Historically, Cossacks have patrolled Russia’s borders with the Muslim south. Sergei, a Cossack, says migrants undercut wages.

“All of the Asians and Caucasians and minority groups come here to work, because it's more beneficial for the government to pay them lower wages than to pay the Slavs," he said. "However, we Slavs have a huge population -- and there's no work for us.”

Government officials say Russia’s unemployment rate is 5.3 percent.

A surge in Moscow’s Muslim population to about 2 million people has led some residents to feel a loss of control. In response, officials say that this year they have quadrupled deportation orders and increased fingerprinting of foreigners eightfold.

'Barbed Wire'

Two weeks ago, Vladimir Zhirinovsky, a nationalist politician favored by the Kremlin, went so far as to call for imposing Chinese-style population controls on families in Russia’s Caucasus.

“They should be allowed to have the average amount of babies of a middle-class family -- two or one, that's all,” he said, speaking on Poedinok, a show on Russia 1, a state channel with the nation’s largest audience. “They should be fined for the third child. If they don't want to, we'll close it off. If they don't want to, we'll surround the territory with barbed wire. And if they don't want to, we'll close everything we can and let them stay there,” he continued.

In response, Lyudmila Alexeyeva, a veteran human rights leader, told reporters that Zhirinovsky should be surrounded with barbed wire.

She said the Kremlin is following a dangerous strategy. “They are kindling strife between nationalities. It's a type of distraction.

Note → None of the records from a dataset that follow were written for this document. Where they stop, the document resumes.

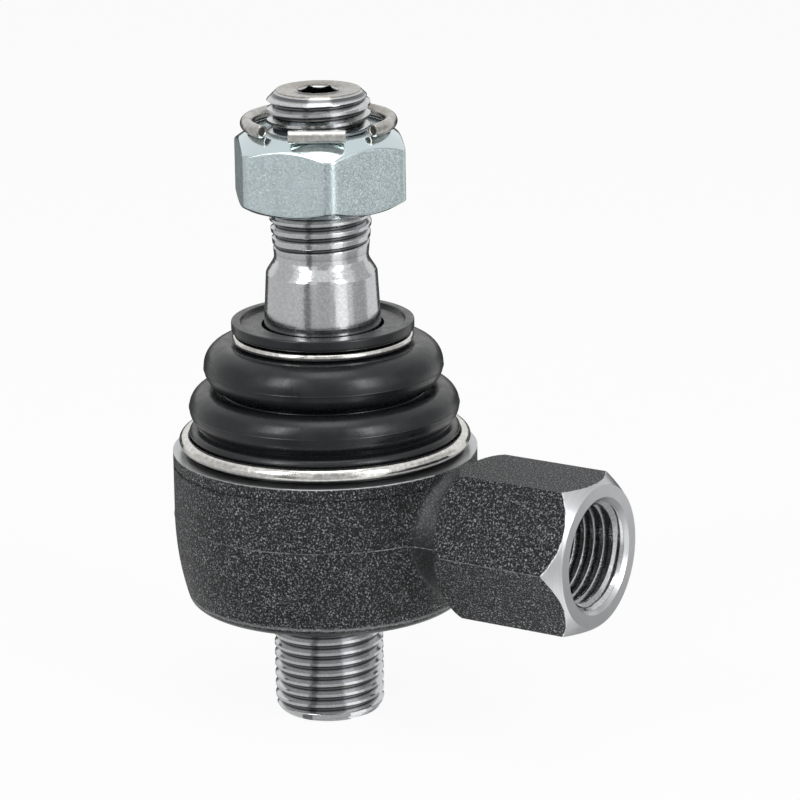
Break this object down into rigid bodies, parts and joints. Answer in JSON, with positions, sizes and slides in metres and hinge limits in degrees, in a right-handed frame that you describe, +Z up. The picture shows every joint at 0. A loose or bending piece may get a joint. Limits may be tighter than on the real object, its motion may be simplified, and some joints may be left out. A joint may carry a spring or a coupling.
{
  "type": "angle ball joint",
  "caption": "Angle ball joint: a forged hub with a female-threaded hexagon arm, a booted tapered ball pin with nut, and a threaded stud below.",
  "frame": {"origin": "centre of the ball", "axes": "+Z up the ball pin, +X along the arm towards the mouth of its female thread"},
  "size_m": [0.0643, 0.0418, 0.088],
  "materials": {
    "forged_steel": "satin",
    "ground_steel": "polished",
    "zinc_plate": "satin",
    "wire_steel": "polished",
    "dull_wire": "satin",
    "boot_rubber": "satin",
    "seat_plastic": "satin",
    "spring_steel": "satin",
    "stud_steel": "satin"
  },
  "bodies": {
    "housing": {"housing": "forged_steel", "cover_with_stud": "stud_steel", "upper_ball_seat": "seat_plastic", "lower_ball_seat": "seat_plastic", "disc_spring": "spring_steel", "boot_lower_clamp": "wire_steel"},
    "boot": {"dust_boot": "boot_rubber"},
    "boot_neck": {"boot_upper_clamp": "wire_steel"},
    "pin": {"ball_pin": "ground_steel"},
    "lock": {"lock_ring": "dull_wire", "lock_bar": "wire_steel"},
    "nut": {"hex_nut": "zinc_plate"}
  },
  "joints": [
    {"name": "pin_swing_direction", "type": "hinge", "parent": "housing", "child": "boot", "pos_m": [0, 0, 0], "axis": [0, 0, 1], "continuous": true},
    {"name": "pin_tilt", "type": "hinge", "parent": "boot", "child": "boot_neck", "pos_m": [0, 0, 0], "axis": [0, 1, 0], "range_deg": [-18, 18], "deforming": ["dust_boot"]},
    {"name": "pin_turn", "type": "hinge", "parent": "boot_neck", "child": "pin", "pos_m": [0, 0, 0], "axis": [0, 0, 1], "continuous": true},
    {"name": "nut_travel", "type": "slide", "parent": "pin", "child": "lock", "axis": [0, 0, 1], "range_m": [-0.00525, 0.01425]},
    {"name": "nut_turn", "type": "hinge", "parent": "lock", "child": "nut", "pos_m": [0, 0, 0.0487], "axis": [0, 0, 1], "range_deg": [-1260, 3420]}
  ],
  "couplings": [
    {"joint": "nut_travel", "follows": "nut_turn", "m_per_rad": 0.00023873}
  ]
}
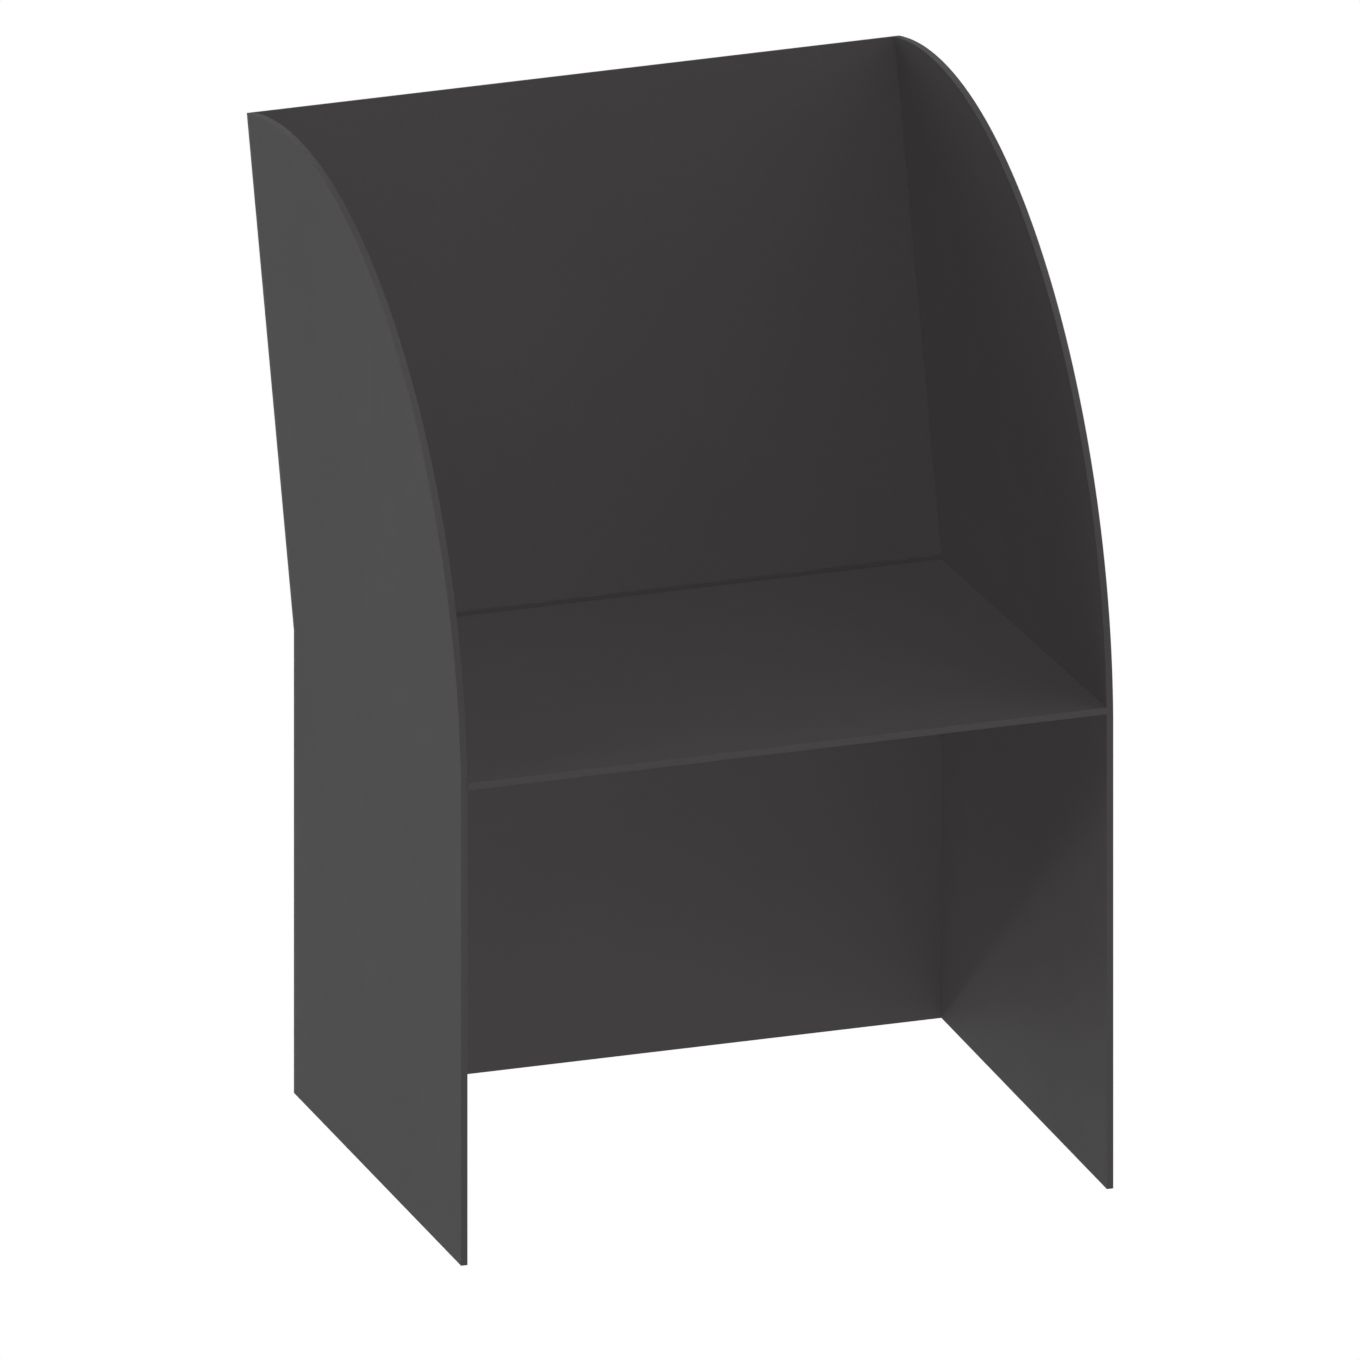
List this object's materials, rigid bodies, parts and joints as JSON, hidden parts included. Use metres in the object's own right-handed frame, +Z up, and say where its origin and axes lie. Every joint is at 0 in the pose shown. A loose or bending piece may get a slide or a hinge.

They are taking people's dissatisfaction with the government and changing it to dissatisfaction with people of other nationalities. It's really easy to see,” said Alexeyeva.

However, the young nationalists who danced in the rain Monday night to a skinhead band may be only the tip of a larger iceberg of Russian xenophobia.

In October, 81 percent of the Muscovites polled by the Levada Center, an independent Russian polling agency, said they would like to see Central Asian migrants workers deported. The same poll showed 84 percent said they wanted the Kremlin to stop subsidizing the Caucasus.

Russia’s new, post-Soviet generation, seems to be growing up nationalist.